Pelea con cuchillos en mano entre venezolanos en la terminal terrestre de Baños, en Tungurahua, disputando el monopolio de “enganchadores” de turistas para los hoteles de la ciudad. Enfrentamiento a puñetazos entre venezolanos en el parque La Carolina por un puesto para la venta ambulante de jugos. Pelea campal entre familias venezolanas por una esquina o semáforo “estratégico” del norte de Quito, para el ejercicio de la mendicidad exhibiendo niños de brazos. Es la inédita exhibición de la abyección de un pueblo, otrora el orgulloso promotor de la libertad de medio continente americano. Es el efecto del (des)gobierno de una pandilla que se ha adueñado de un país hermoso y antes millonario, para producir y exportar ciudadanos degradados y pauperizados a todos los países vecinos.

Los ecuatorianos nos estamos malacostumbrando peligrosamente al desfile cotidiano de la miseria venezolana por nuestras calles. Nos hemos acomodado en la lógica del neorriquismo nacional que aún se sostiene, después de que alcanzó la cima durante la década festiva. No podemos negar auxilio y solidaridad a las oleadas de venezolanos que llegan hasta nuestras fronteras con hambre y desesperación. Pero al mismo tiempo no queremos tomar conciencia de nuestra propia pobreza y falta de perspectivas de desarrollo para los próximos años. Para fines del 2019 habremos albergado a medio millón de venezolanos, sin crear posibilidades de trabajo para ellos ni para nosotros mismos. Somos la caricatura de una caricatura: “Nosotros los Nobles”, con la enorme diferencia de que la graciosa comedia mexicana tiene final feliz y pedagógico. Estamos incubando una explosión social porque no aprendimos nada de nuestra historia.

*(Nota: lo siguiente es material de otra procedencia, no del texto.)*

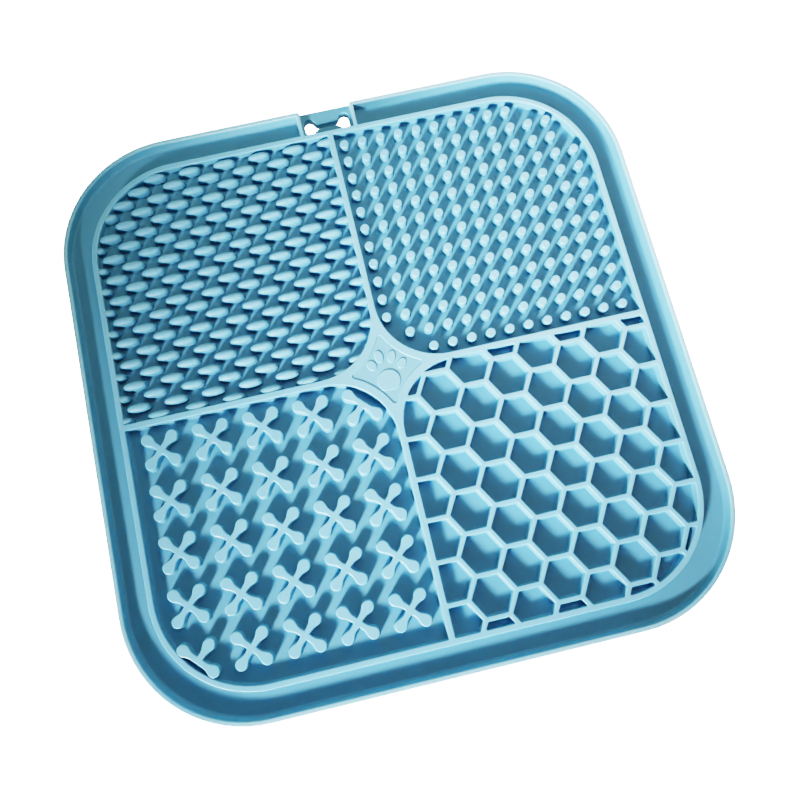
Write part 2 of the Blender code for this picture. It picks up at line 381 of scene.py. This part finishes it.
def star_panel():
    """A diamond with hollow sides and round points, inside the star."""
    centre = STAR_REACH
    radius = STAR_REACH - DIVIDER_WIDTH / 2 + PANEL_MARGIN
    turn = math.degrees(math.acos((centre - PANEL_TIP_HALF) / radius))
    points = []
    for sign_x, sign_y, order in [(1, 1, 1), (-1, 1, -1), (-1, -1, 1), (1, -1, -1)]:
        side = arc((centre, centre), radius, 270 - turn, 180 + turn, STAR_STEPS)
        side = [(sign_x * x, sign_y * y) for x, y in side]
        points += side[::order]
    return rounded(anticlockwise(points), PANEL_TIP_ROUND, 4, 30)


def paw_pads():
    """Outlines of a plain paw print: four toes and a heel pad with a small dip below."""
    pads = []
    for x, y, half_x, half_y, turn in TOES:
        cos, sin = math.cos(math.radians(turn)), math.sin(math.radians(turn))
        toe = []
        for u, v in circle((0, 0), 1, TOE_SIDES):
            along_x = x + u * half_x * cos - v * half_y * sin
            along_y = y + u * half_x * sin + v * half_y * cos
            toe.append((along_x, along_y))
        pads.append(toe)
    heel = []
    for step in range(HEEL_SIDES):
        angle = 360 // HEEL_SIDES * step
        away = abs(angle - HEEL_DIP_AT)
        dip = HEEL_DIP * math.exp(-((away / HEEL_SPREAD) ** 2))
        swell = HEEL_SWELL * math.exp(-(((away - HEEL_SWELL_AWAY) / HEEL_SPREAD) ** 2))
        reach = HEEL_RADIUS * (1 + swell - dip)
        x = HEEL_CENTRE[0] + reach * math.cos(math.radians(angle))
        y = HEEL_CENTRE[1] + HEEL_FLATNESS * reach * math.sin(math.radians(angle))
        heel.append((x, y))
    pads.append(heel)
    return pads


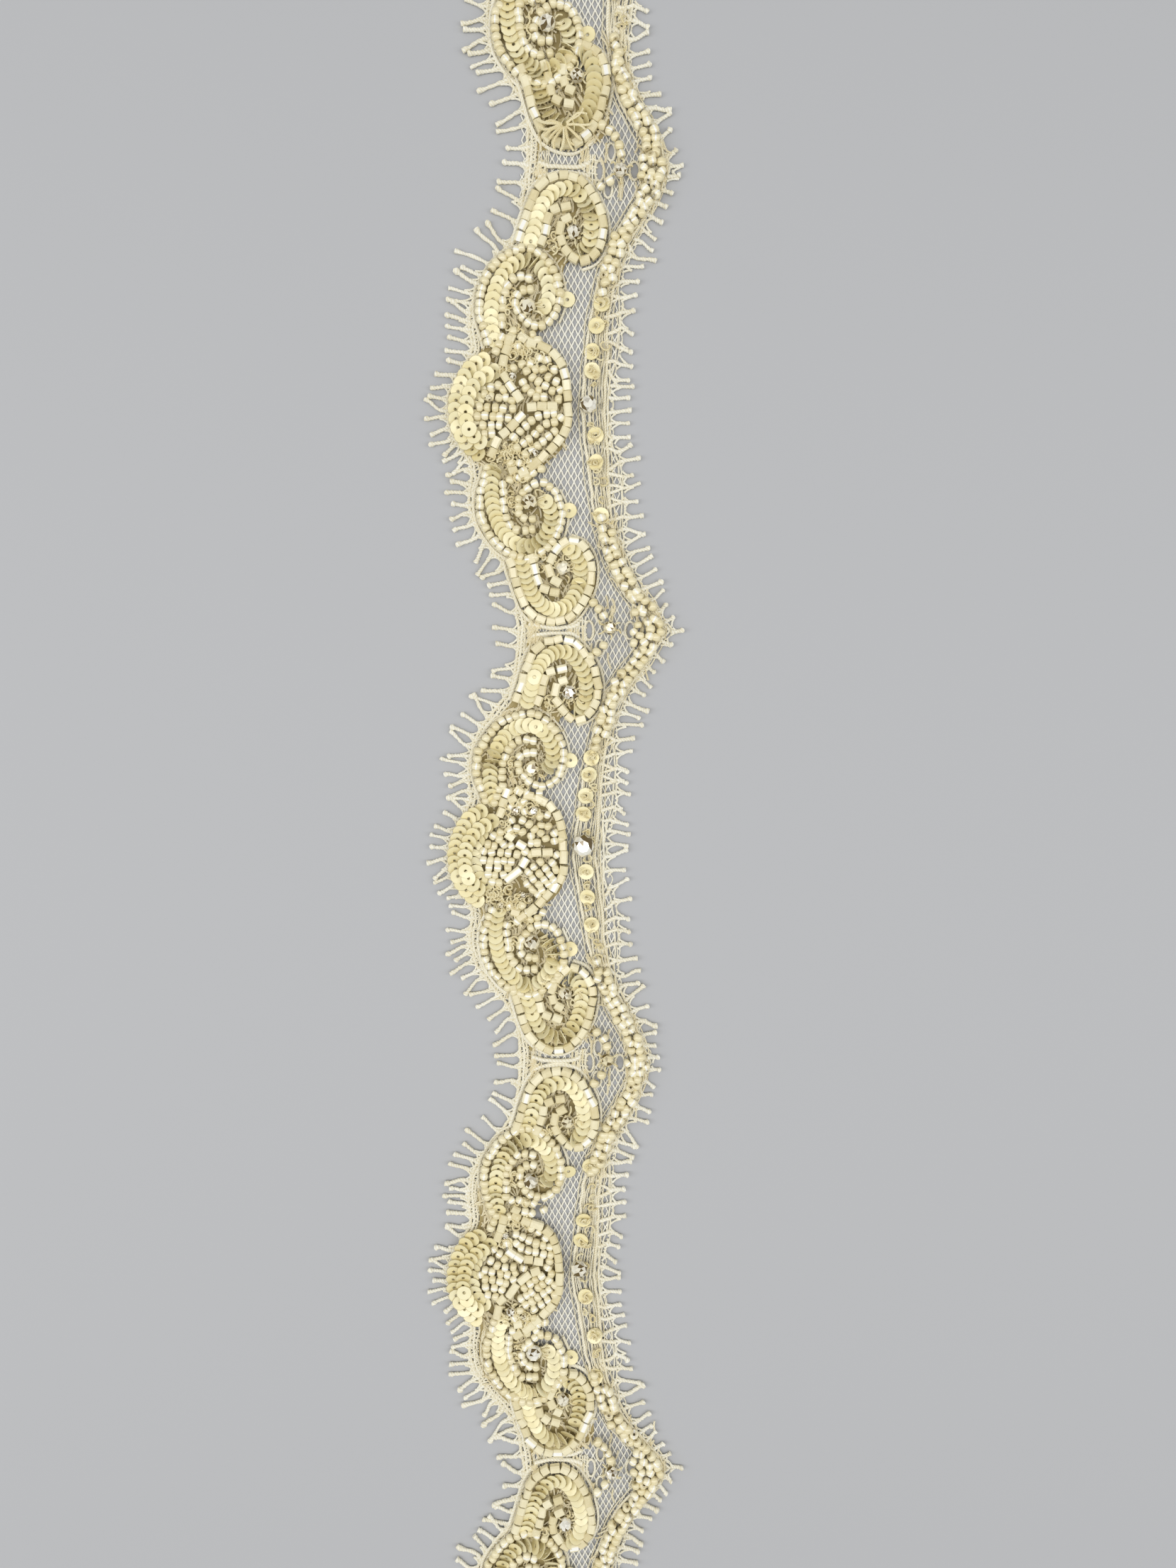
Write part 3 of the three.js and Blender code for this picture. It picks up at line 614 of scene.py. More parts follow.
def side_points(half, rows):
    """Points of a side scroll on the trim, its left half widened or narrowed."""
    middle, wide = SIDE_SCROLLS[half][:2]
    return in_scroll(half, middle, [(a * wide if a < 0 else a, b) for a, b in rows])


def neck_points(half, rows):
    """Points of a neck scroll on the trim, its side towards the neck made longer where it is a tall one."""
    tall = TALLER.get(half, 1.0)
    return in_scroll(half, NECK_SCROLLS[half][0], [(a, b * tall if b > 0 else b) for a, b in rows])


# the outline of a side scroll's foot, which seeds fill
SIDE_FOOT = [(-5.0, -4.0), (-1.0, -4.4), (1.6, -4.9), (2.8, -6.4), (1.0, -7.7), (-2.2, -7.9),
             (-4.6, -7.9)]
for half, (middle, _, pitch, roll) in SIDE_SCROLLS.items():
    way = HALVES[half][1]
    seed_row(side_points(half, SIDE_EDGE))
    seed_row(side_points(half, SIDE_LINE))
    sequin_row(side_points(half, SIDE_CUPS), roll, pitch)
    stone(*middle, 3.5, 2.5)
    wire_spokes(middle, 5, 1.6, 3.4, -40 * way, 70 * way)
    purl_tangle(side_points(half, [(-3.6, 0.2)])[0], (0.5, 1.2), 7)
    loose_sequin(*side_points(half, [(7.9, 1.6)])[0], z=1.25)
    tube_row(side_points(half, [(-4.6, -6.1), (-2.2, -6.3)]), (1.9,), wobble=0.3)
    seeds_in_gaps(side_points(half, SIDE_FOOT))
    purl_tangle(side_points(half, [(-2.6, -4.6)])[0], (0.9, 0.4), 4)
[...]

Nos creemos a salvo de la miseria solamente porque Rafael Correa ya no es el presidente de este país. Ignoramos que aquello que llamamos “correísmo” es una posición y una práctica subjetiva y colectiva a la vez, en relación con lo social, lo político, lo económico y lo cultural, que condensa muchos defectos nacionales ampliamente compartidos, y que excede el patronímico y las condiciones singulares del sujeto que originó el fenómeno. Igual podría llamarse “torresismo”, “chicaizismo” o “perezismo”, aunque este último resultaría bastante sugestivo. Tenemos a Nicolás Maduro y a los venezolanos mendicantes para creernos afortunados y para contentarnos pensando que escapamos por un pelo de un destino semejante al de ellos. Nos congratulamos por tener un presidente que respeta la opinión disidente, que hace el ademán de perseguir la corrupción ajena, que no dice estupideces, que intenta gobernar lo ingobernable buena parte del tiempo, y que a lo sumo se permite hablar de física cuántica de vez en cuando.

Siempre es interesante hurgar en la etimología y la polisemia potencial de las palabras. De origen italiano (bazzoffia), el término designaba originalmente una sopa de mal gusto, hecha de sobras o desperdicios. A través de los siglos y del recorrido significante, el término designa todo aquello que implica basura, podredumbre, suciedad, mezcla corrupta y maloliente, degradación física o moral, perversión… Aunque cualquiera puede hablar de “bazofia” para descalificar aquello que considera repudiable, no es un significante que forme parte del habla común de la gente ordinaria, por el carácter extremo de los sentidos que produce. Pero quizás el señor Maduro está autorizado por su familiaridad con esos sentidos.